#### DATASET CONTENT ####
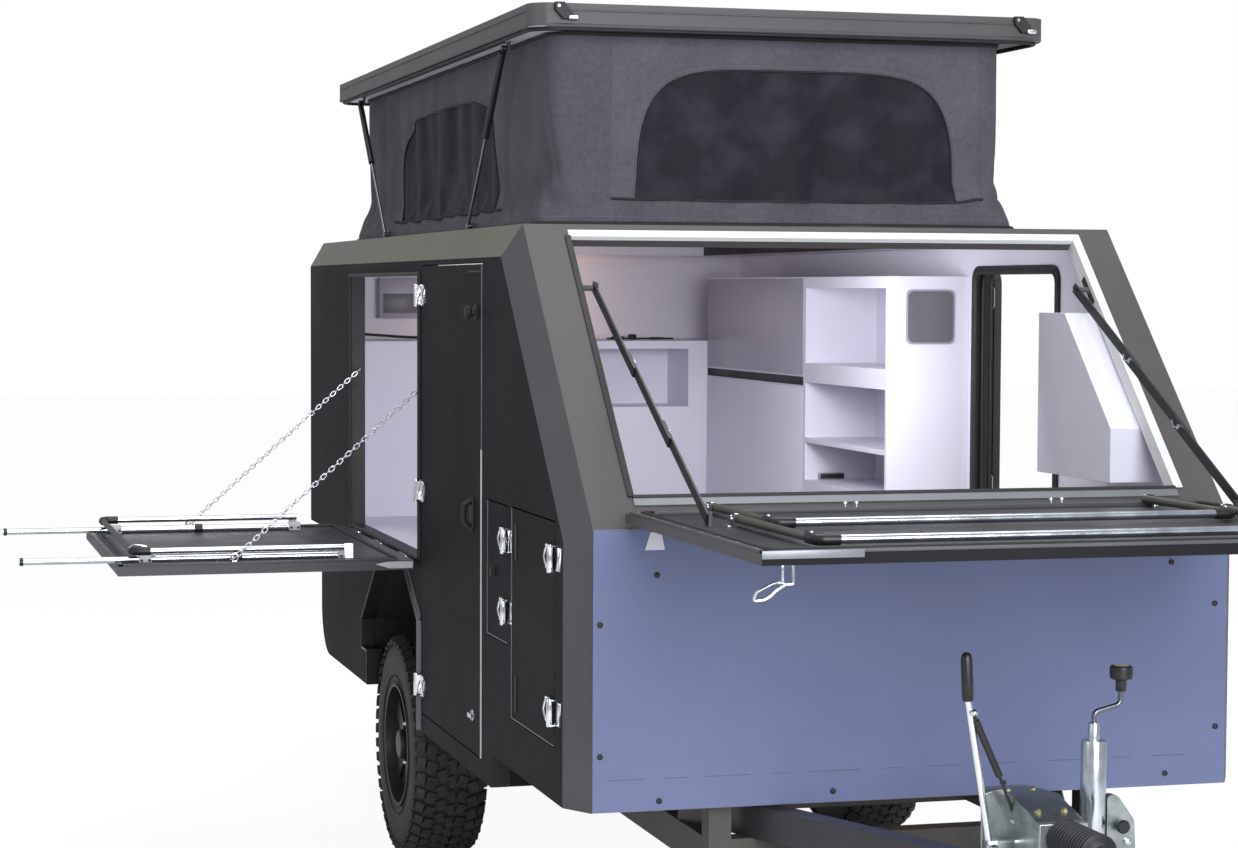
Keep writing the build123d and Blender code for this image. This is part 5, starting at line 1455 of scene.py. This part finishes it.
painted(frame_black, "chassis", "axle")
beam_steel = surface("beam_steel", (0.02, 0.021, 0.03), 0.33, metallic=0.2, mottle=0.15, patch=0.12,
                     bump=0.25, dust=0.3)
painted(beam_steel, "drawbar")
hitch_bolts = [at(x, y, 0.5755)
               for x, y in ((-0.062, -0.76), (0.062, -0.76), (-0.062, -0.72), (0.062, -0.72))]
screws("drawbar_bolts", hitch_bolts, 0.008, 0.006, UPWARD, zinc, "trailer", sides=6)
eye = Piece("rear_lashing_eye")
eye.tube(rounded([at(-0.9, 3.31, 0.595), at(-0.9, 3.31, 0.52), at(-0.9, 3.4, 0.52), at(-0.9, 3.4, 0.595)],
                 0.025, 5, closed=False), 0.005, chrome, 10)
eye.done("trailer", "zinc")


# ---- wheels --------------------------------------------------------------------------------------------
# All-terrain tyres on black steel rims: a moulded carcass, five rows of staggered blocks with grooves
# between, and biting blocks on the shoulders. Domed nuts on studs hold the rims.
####
> **THE REQUEST**: Extract, word for word, each line of the listing above.

> **THE RESPONSE**:
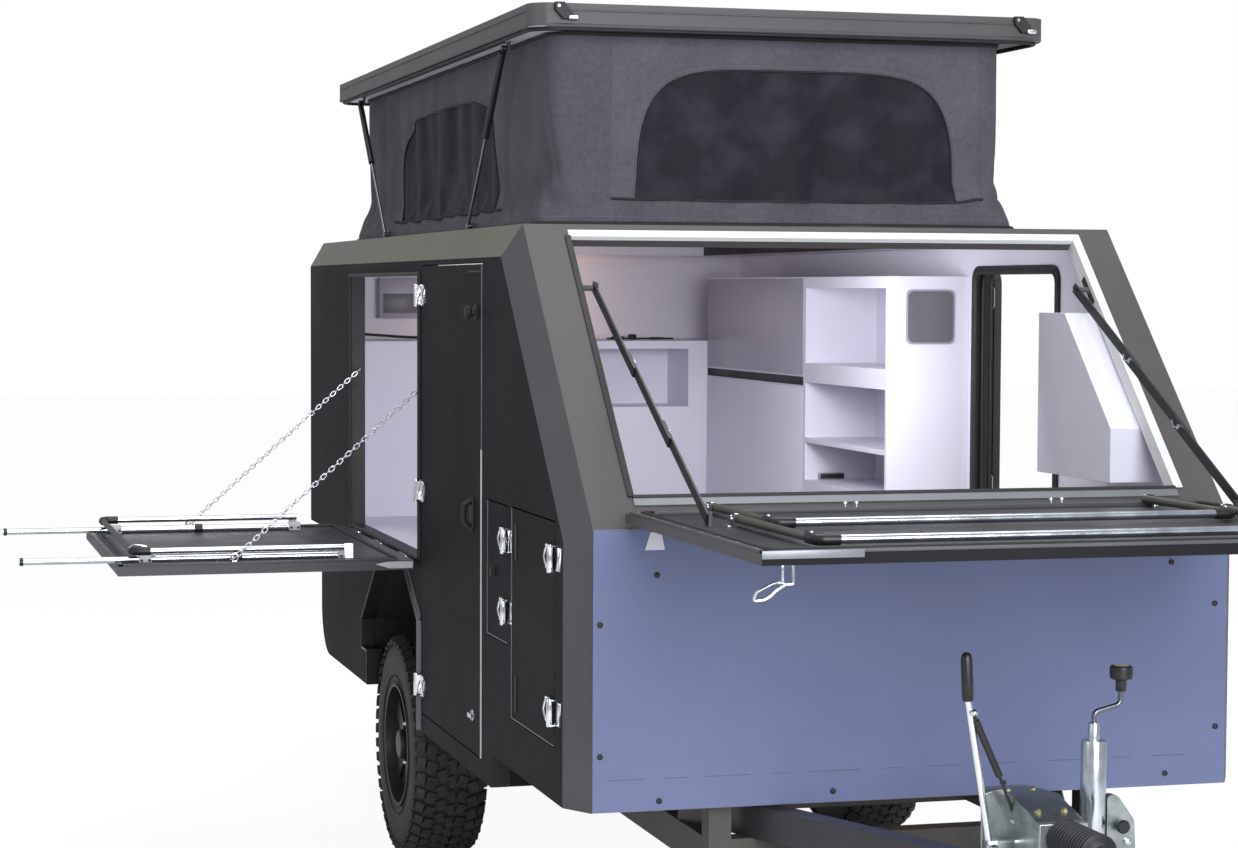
Keep writing the build123d and Blender code for this image. This is part 5, starting at line 1455 of scene.py. This part finishes it.
painted(frame_black, "chassis", "axle")
beam_steel = surface("beam_steel", (0.02, 0.021, 0.03), 0.33, metallic=0.2, mottle=0.15, patch=0.12,
                     bump=0.25, dust=0.3)
painted(beam_steel, "drawbar")
hitch_bolts = [at(x, y, 0.5755)
               for x, y in ((-0.062, -0.76), (0.062, -0.76), (-0.062, -0.72), (0.062, -0.72))]
screws("drawbar_bolts", hitch_bolts, 0.008, 0.006, UPWARD, zinc, "trailer", sides=6)
eye = Piece("rear_lashing_eye")
eye.tube(rounded([at(-0.9, 3.31, 0.595), at(-0.9, 3.31, 0.52), at(-0.9, 3.4, 0.52), at(-0.9, 3.4, 0.595)],
                 0.025, 5, closed=False), 0.005, chrome, 10)
eye.done("trailer", "zinc")


# ---- wheels --------------------------------------------------------------------------------------------
# All-terrain tyres on black steel rims: a moulded carcass, five rows of staggered blocks with grooves
# between, and biting blocks on the shoulders. Domed nuts on studs hold the rims.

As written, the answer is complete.